Are NGOs responsible for the migration crisis?
Antoine Pécoud: Frontex defends the right of governments to control their borders. NGOs have another perspective: if national governments are unable to uphold the right to life, civil society must intervene
2016 was an extraordinarily deadly year for migrants: 5,000 people perished in the Mediterranean Sea, vastly exceeding the death toll of 3,700 in 2015. And in the first six months of 2017, more than 1,000 deaths have been recorded.
Year after year, we see the same dynamics at work. Migrants flee conflict and instability in the Middle East and Africa trying to reach Europe. In order to avoid the land checkpoints established by European governments, they take their lives into their hands, setting off across the Mediterranean in makeshift boats, often operated by unscrupulous people smugglers.
This is not a recent tragedy; migrant advocate organisations have been recording the death toll of these people since the 1990s. But now they don’t simply tally up the dead, they directly intervene by rescuing migrants at sea.
It all started in 2014 with the discontinuation of the Italian navy’s humanitarian and military operation Mare Nostrum. The cost of the operation was too high for the Italian government, which was unable to convince its European partners to join its efforts.
The programme was replaced by operation Triton, financed by the European Border and Coast Guard Agency (Frontex). But NGOs feared that the change would lead to the deaths of thousands of migrants: Triton has a lower budget than Mara Nostrum and only operates in a small section of the waters where boats are liable to sink.
Above all, Triton was primarily designed for border control, rather than saving lives.
Complex rescue missions
Launched by a couple of Italian-American millionaires, the Migrant Offshore Aid Station (MOAS) was the first private organisation of its kind to charter a boat. In 2015, Doctors without Borders (MSF, short for Médecins Sans Frontières) followed their lead, as did Save the Children in 2016.
Across Europe, citizens came together to create new organisations such as SOS Méditerranée, Sea Watch, Life Boat Project, Sea Eye, Jugend Rettet in Germany, Boat Refugee in the Netherlands, and Proactiva Open Arms in Spain.
The number of different authorities and organisations involved has made rescue operations more complex. Since maritime law states that any vessel close to a boat in distress must come to its aid, the relevant maritime authorities coordinate rescue efforts for each zone. In the central Mediterranean Sea, it is most often the Italian coast guard, part of the Ministry of Transportation, that grants NGOs permission to intervene.

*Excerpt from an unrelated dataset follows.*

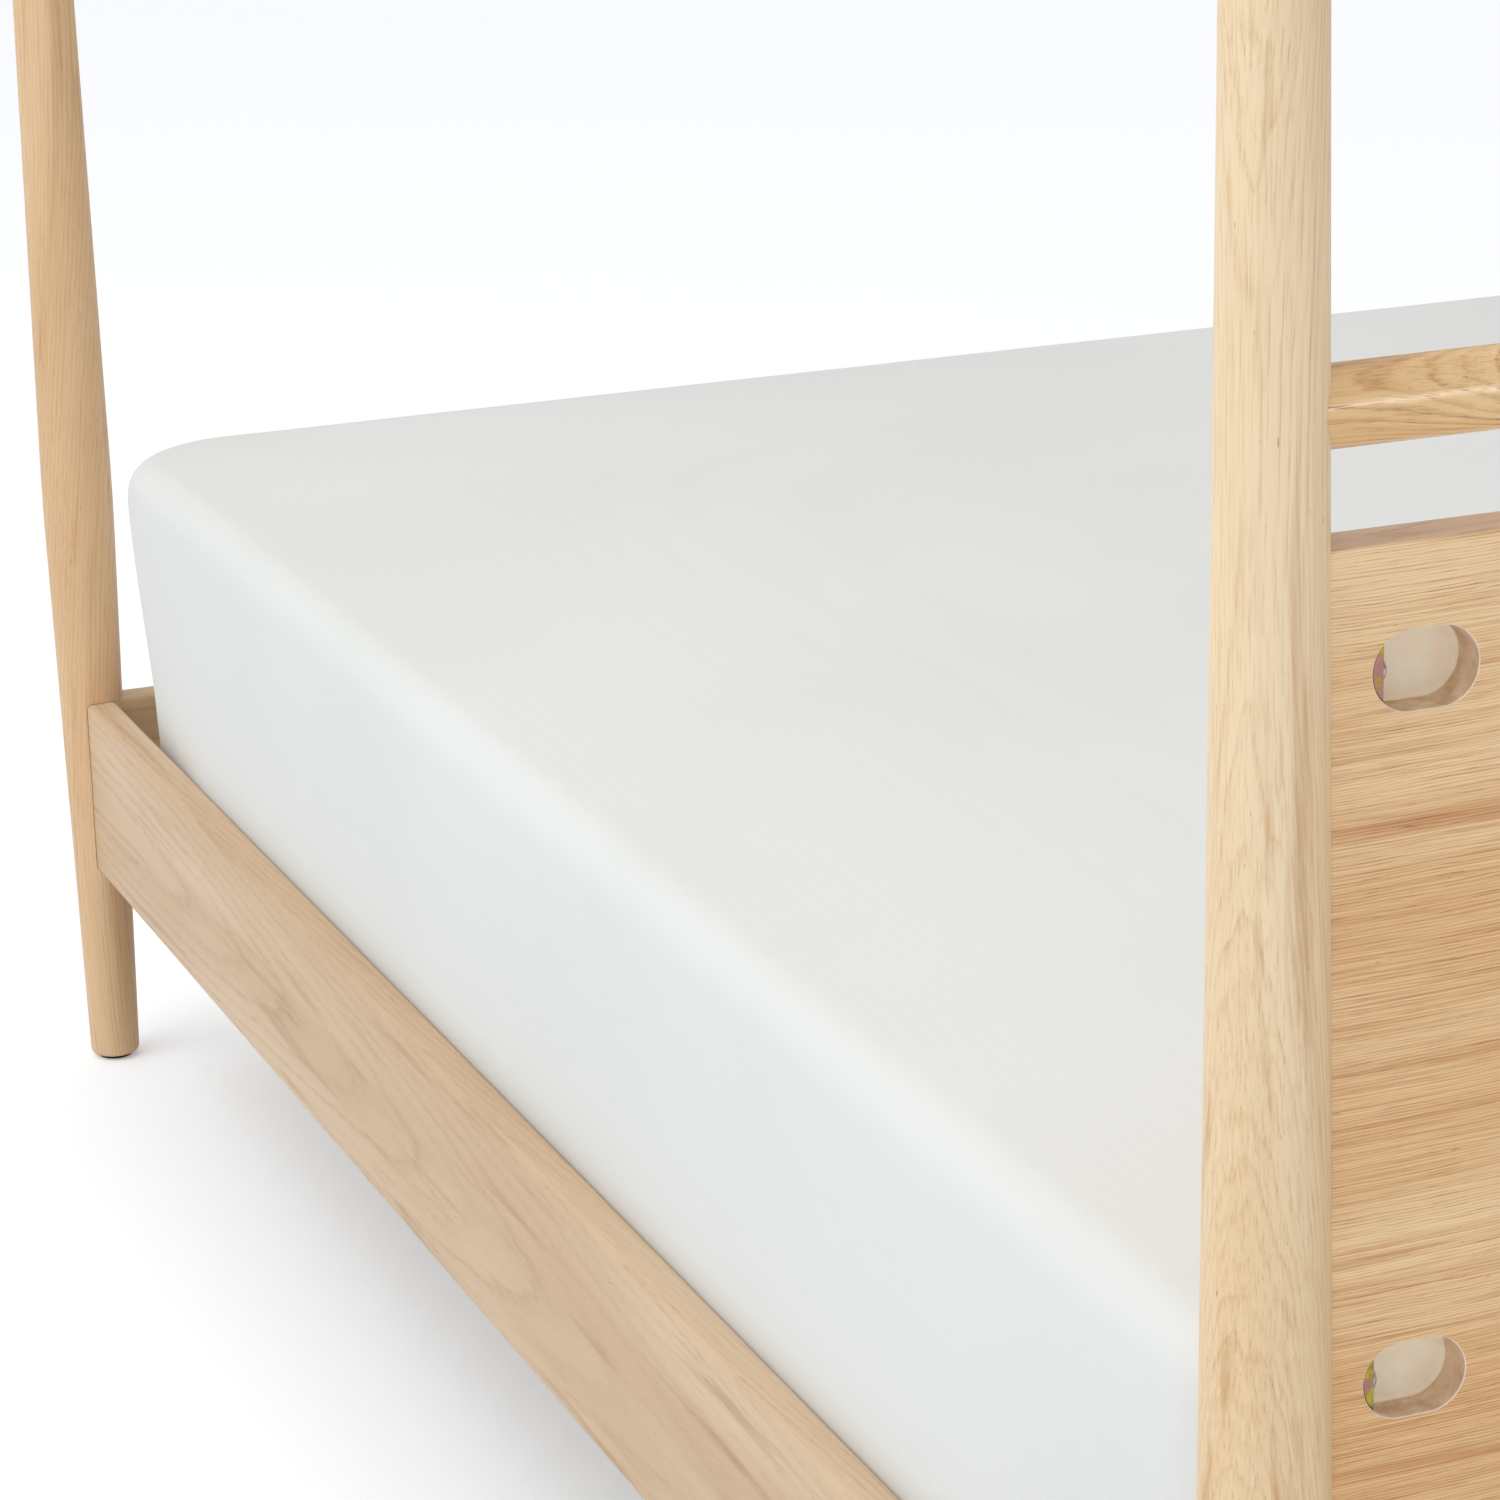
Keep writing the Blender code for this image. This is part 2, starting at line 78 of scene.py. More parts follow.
# Bolt pockets, from the post's axis along the board, and from the board's face inwards.
POCKET_NEAR = 0.0404
POCKET_FAR = 0.0895
POCKET_R = 0.0172
POCKET_DEPTH = 0.018
POCKET_LEDGE = 0.0173
POCKET_LIP = 0.0005
BOLT_DEPTH = 0.009
BOLT_R = 0.004
BOLT_HEAD_R = 0.0062
BOLT_HEAD_H = 0.0042
BOLT_DOME = 70
BOLT_SHANK = 0.010
SOCKET_R = 0.0023
SOCKET_FLOOR = 0.0008
WASHER_SAGITTA = 0.0055
WASHER_BACK = 0.001
WASHER_BROKEN = 0.0004

# Hidden hardware, as the part has it. FIT is the room between two pieces that meet.
FIT = 0.0003
BRACKET_WALL = 0.0025
SCREW_HEAD_R = 0.0042
SCREW_HEAD_H = 0.0016
LEG_FOOT_R = 0.0160
LEG_TOP_R = 0.0210
LEG_ROUND = 0.002
LEG_HOLE_R = 0.0043
LEG_HOLE_TOP = 0.085
PAD_R = 0.0180
NUT_R = 0.0075
NUT_LOW = 0.0059
NUT_HIGH = 0.0110
THREAD_CORE_R = 0.0034
THREAD_R = 0.0040
THREAD_PITCH = 0.00125
GLIDE_R = 0.0140

# Where the tree's pith lay: degrees round each post and its distance, and metres from each board or rail.
# A bow is the size, length and peak of the tree's own crookedness.
PITH_TURN = {("head", "right"): 38, ("foot", "right"): 170, ("head", "left"): 140, ("foot", "left"): 285}
PITH_FROM_POST = 0.105
POST_BOW = (0.030, 1.60, 0.15)
PITH_BEHIND_RAIL = 0.085
SIDE_RAIL_PITH_Z = 0.235
END_RAIL_PITH_Z = 0.26
RAIL_BOW = (0.034, 4.30, 1.07)
RAIL_BOW_RISE = 0.25
PITH_BEHIND_PANEL = 0.02
PITH_OVER_PANEL = 0.22
PITH_BY_TOP_RAIL = 0.045
TOP_RAIL_BOW = ((0.70, 0.70), 0.016, 0.42, 0.56)
PITH_BY_CANOPY = 0.05
PANEL_BOW = ((0.0, 1.0), 0.010, 1.10, 0.78)
GRAIN_SECTIONS = 36

# Studio. Each light: place, target, size, watts and colour.
LIGHTS = {
    "key": ((3.9, 0.2, 4.6), (0.3, 0.2, 0.5), (4.0, 4.0), 90, (0.97, 0.99, 1.0)),
    "strip": ((-1.7, 5.5, 1.75), (0.74, 1.05, 0.98), (3.0, 0.50), 84, (1.0, 0.95, 0.94)),
    "fill": ((1.2, 9.0, 1.6), (0.6, 0.8, 0.7), (3.0, 2.6), 64, (1.0, 0.99, 0.98)),
}
GROUND_GLOW = 0.25
GROUND_HALF = 30.0
SKY_SEEN = 0.98
SKY_TOWARDS = (0.25, -0.15, 1.0)
SKY_LIGHT = {"From Min": -0.3, "From Max": 1.0, "To Min": 0.18, "To Max": 0.94}

# Camera: its place, its lens in millimetres, and its turn, tilt and roll in radians.
CAMERA_PLACE = (1.6401, 2.6738, 1.4038)
CAMERA_LENS = 113.0
CAMERA_TURN = (0.3699, 0.2948, 0.0267)

# Mattress and sheet. The cover stands proud of its CAD node by COVER_LOW and COVER_HIGH, its corners draw
# in by CORNER_TUCK at the bottom, and the sheet reaches SHEET_TUCK in under the mattress.
CROWN = 0.006
PLAN_CORNER = 0.100
EDGE_ROUND = 0.025
CORNER_REACH = 0.32
CORNER_TUCK = 0.020
SIDE_TUCK = 0.004
TUCK_FADE = 0.17
RAIL_GAP = 0.0012
COVER_LOW = Vector((0.0100, 0.0060, -0.0040))
COVER_HIGH = Vector((0.0100, 0.0060, 0.0020))
CLOTH_GRID = 0.020
GRID_CROWD = 0.62
SIM_FRAMES = 20
SIM_CAP = 0.006
CLOTH = {"quality": 4, "mass": 0.3, "tension_stiffness": 40, "compression_stiffness": 10,
         "shear_stiffness": 10, "bending_stiffness": 4, "use_pressure": True, "uniform_pressure_force": 4.0}
UNDER_HELD = (0.01, 0.08)
SHEET_OFF = 0.0022
SHEET_T = 0.0006
SHEET_TUCK = 0.125
HEM_OFF = 0.0015
HEM_WAVE = 0.0009


def middle(name):
    """The middle of a CAD node's box."""
    low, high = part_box(name)
    return (low + high) / 2


POST_X = middle("glide_foot_right").x
POST_Y = middle("glide_head_right").y
ENDS = {"foot": -1, "head": 1}
SIDES = {"left": -1, "right": 1}


# ---- node materials ----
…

But, in reality, it’s often the NGOs who find a sinking boat and contact the coast guard themselves.
Once the migrants are rescued, they are taken to an Italian port, under the authority of another government department (Ministry of the Interior), which selects their destination, registers them and directs them towards “ hotspots ” – migrant centres set up by the European Union.
Accessories to smugglers’ operations?
In Italy, the role of NGOs in rescue operations has created controversy. In December 2016, the Financial Times highlighted Frontex’s frustration.
The European border force has reservations about sea rescue operations. In its opinion, letting migrants believe that all they need to do is take to the sea to be rescued and welcomed to Europe opens up the floodgates.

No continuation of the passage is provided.